Here is a picture from my text book and they say diode D2 is there to protect the op amp from the back emf of the relay when the relay stops working.

What I don't understand is how this D2 works. I am confused. When in normal operation, current flows in the direction of D1. When the relay shuts off, current flows in the direction opposite (I guess).

So does D1 do the protecting?

If D2 were not present, then the current will bounce back from D1 and go around the circuit to the input terminals of the op amp?

What are the directions of the back emf current?

As always, all feed back is welcome. Thank you for giving me the opportunity to post this question and your efforts in reading this. I appreciate it. A lot.

Thanks again.
2. (Original post by DerHund)
Hi,

Here is a picture from my text book and they say diode D2 is there to protect the op amp from the back emf of the relay when the relay stops working.

What I don't understand is how this D2 works. I am confused. When in normal operation, current flows in the direction of D1. When the relay shuts off, current flows in the direction opposite (I guess).

So does D1 do the protecting?

If D2 were not present, then the current will bounce back from D1 and go around the circuit to the input terminals of the op amp?

What are the directions of the back emf current?

As always, all feed back is welcome. Thank you for giving me the opportunity to post this question and your efforts in reading this. I appreciate it. A lot.

Thanks again.
The "back" emf in the relay coil attempts to keep current moving after it has been switched off. This emf can be very large and will produce a "spike" that can damage the other components.
The normal "on" current would be down through D1 and and the relay coil. No current will go through D2 in its reverse direction.
When you switch the relay coil off, the back emf tries to push a large current in the downwards direction. (The bottom of the relay goes positive, it acts as a source of emf) This current is diverted through the diode D2 which has a low resistance for current in the clockwise direction in that lower circuit.
3. Hi Sir,

I am still a bit puzzled though.

When you switch the relay coil off, the back emf pushes the current in the opposite direction?
4. (Original post by DerHund)
Hi Sir,

I am still a bit puzzled though.

When you switch the relay coil off, the back emf pushes the current in the opposite direction?
The back emf in a coil is described by Lenz's Law.

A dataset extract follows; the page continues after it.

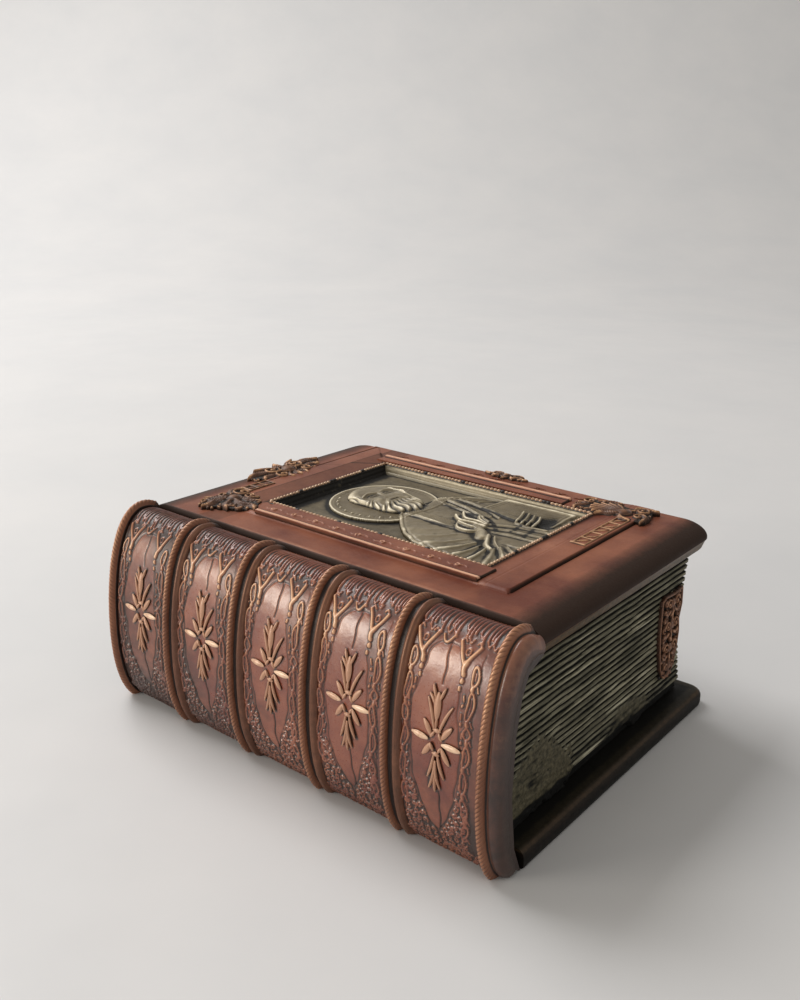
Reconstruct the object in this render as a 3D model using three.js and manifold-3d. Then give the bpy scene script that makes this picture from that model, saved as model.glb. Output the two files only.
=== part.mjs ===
// Book box: a keepsake box in the form of an old bound book that lies on its back cover.
// The front cover is a lid that lifts straight off a tray whose walls look like page edges.
// X runs along the spine from head to tail, Y from the spine to the fore-edge, Z is up.
// Lengths are millimetres. Until the last lines Y is measured from the seam between spine and lid.
import * as THREE from "three";
import { mergeVertices } from "three/addons/utils/BufferGeometryUtils.js";
import Module from "manifold-3d";

const wasm = await Module();
wasm.setup();

// Driving dimensions
const BOOK_LENGTH = 153; // back cover, head edge to tail edge
const COVER_DEPTH = 104.7; // back cover, seam to fore-edge
const COVER_THICKNESS = 5.4;
const LID_END_INSET = 1.3; // lid inside the cover's edge at head and tail
const LID_FORE_INSET = 4;
const LID_THICKNESS = 7.6;
const TRAY_HEIGHT = 49.8; // page walls
const SPINE_BULGE = 19.2; // spine behind the seam where it is fullest
const SPINE_FOOT = 11.2; // spine behind the seam on the table
const SPINE_WALL = 7.4; // thickness of the spine shell at its fullest
const PANEL_COUNT = 5;
const GAP = 0.3; // seat clearance between touching pieces
const OVERRUN = 20; // how far a cutting tool passes the piece it cuts

// Back cover and its felt
const COVER_CORNER = 5;
const COVER_ROUND = 2.2; // rounding of the cover's edge
const COVER_SPINE_EDGE = -6.2; // cover's back edge, just inside the spine's foot
const FELT_MARGIN = 7;
const FELT_THICKNESS = 0.8;
const FELT_RECESS = 1.1;

// Lid board
const LID_CORNER = 5;
const LID_TOP_CORNER = 1;
const LID_SHOULDER = 8.6; // width of the rounded shoulder at head and tail
const LID_FORE_ROUND = 1.6; // width of the same on the fore side
const LID_SHOULDER_DROP = 3.8;
const LID_BAND_TAPER = 1.5; // how far the plain band under the shoulder draws in
const LID_BACK_ROUND = 1.2;
const FIELD_HEAD_MARGIN = 12.7; // from the lid's edge to its raised field
const FIELD_TAIL_MARGIN = 18.7;
const FIELD_SPINE_MARGIN = 12.3;
const FIELD_FORE_MARGIN = 1.9;
const PLINTH_RISE = 0.6; // height of the raised field
const FRAME_HEAD_WIDTH = 19.5; // from the raised field's edge to the sunk picture field
const FRAME_TAIL_WIDTH = 14.1;
const FRAME_SPINE_WIDTH = 12.1;
const FRAME_FORE_WIDTH = 17.6;
const RECESS_DEPTH = 4.6;

// Page walls of the tray
const PAGES_END_INSET = 6.5; // pages inside the cover's edge at head and tail
const PAGES_FORE_INSET = 5.4; // the same at the fore-edge, at the top and bottom of the pages
const FORE_HOLLOW = 4.2; // depth of the hollow fore-edge
const PAGE_WALL = 5.5;
const FORE_WALL = 8.8;
const CAVITY_SPINE = 2.6; // spine side of the cavity
const LEAF_COUNT = 24; // bundles of leaves from bottom to top
const LEAF_RELIEF = 0.55;
const PLINTH_GROOVE = 3.2; // shadow groove under the pages
const PLINTH_GROOVE_DEPTH = 1.4;
const LINING_THICKNESS = 1;

// Spine bands, rims and rosettes
const RIM_SET_BACK = 3.8; // middle of a rim inside the end of the shell
const RIM_HALF_WIDTH = 1.9;
const RIB_HALF_WIDTH = 3;
const RIB_PROUD = 2.3; // bands and rims above the spine surface
const SHELL_END_INSET = 0.2; // shell inside the cover's edge at head and tail
const SHELL_END_ROUND = 1.8;
const SEAM_DROP = 1.8; // spine edge below the lid's top at the seam
const CREST_RISE = 0.2; // spine crest above the lid's top
const CREST_BACK = 6.5; // spine crest behind the seam
const SHELL_TOP_EDGE = 6.4; // thickness of the spine shell at the seam
const BULGE_HEIGHT = 27;
const ROSETTE_RELIEF = 1.1;
const BOSS_RADIUS = 2.3;
const LONG_PETAL_LENGTH = 8.4;
const LONG_PETAL_WIDTH = 2;
const LONG_PETAL_OFFSET = 5.4; // middle of the petal from the middle of the rosette
const SIDE_PETAL_LENGTH = 5.2;
const SIDE_PETAL_WIDTH = 2.2;
const SIDE_PETAL_OFFSET = 4.2;
const SLANT_PETAL_LENGTH = 6;
const SLANT_PETAL_WIDTH = 1.6;
const SLANT_PETAL_OFFSET = 4.2;

// Picture frame, beads and relief
const SPINE_RAIL_WIDTH = 8.1; // flat part of a rail, from the beads to its outer ridge
const FORE_RAIL_WIDTH = 4.6;
const RAIL_RISE = 0.5;
const RAIL_RIDGE = 1.3;
const RAIL_RIDGE_RISE = 0.4;
const SPINE_RAIL_HEAD_SETBACK = 3.4; // rail ends against the ends of the sunk field
const SPINE_RAIL_TAIL_OVERHANG = 4.1;
const FORE_RAIL_HEAD_OVERHANG = 11;
const FORE_RAIL_TAIL_SETBACK = 11.4;
const BEAD_WIDTH = 1.4;
const BEAD_RISE = 1.1;
const BEAD_SET_BACK = 0.5; // from the edge of the sunk field
const BEAD_STEPS = 6;
const PLAQUE_THICKNESS = 0.9;
const PLAQUE_FIT = 0.3;
const HALO_MARGIN = 8.4; // halo inside the long sides of the sunk field
const HALO_HEAD_MARGIN = 2.8; // halo inside the head end of the sunk field
const HALO_RIM = 1;
const HALO_THICKNESS = 0.6;
const ROBE_RISE = 1.1; // robe's edge above the halo
const FIGURE_RISE = 2.3;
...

It states that when there is a change in the magnetic field, an emf is produced that opposes that change.
When you switch off the current in the relay coil, its magnetic field disappears.
The back emf tries to stop this happening by producing (re-creating) a magnetic field in the direction of the original field. This means the "back" emf and current generated are in the downwards direction (same as original current) and will attempt to push a large spike of current through the main circuit.
The diode D2 has a very low resistance to current in its forward direction, and diverts this spike of current through itself and creates a clockwise current in the lower circuit, thus protecting the main circuit.
5. Cool!
One thing though: why not just use a normal copper wire instead of the diode. Would some current bounce back?
Thanks so much for your input!
6. (Original post by DerHund)
Cool!
One thing though: why not just use a normal copper wire instead of the diode. Would some current bounce back?
Thanks so much for your input!
If you used normal copper wire it would "short out" the relay in both directions and the relay wouldn't work. The diode only does something similar to this in the one direction that matters.
7. Thank you. Good luck in your exams.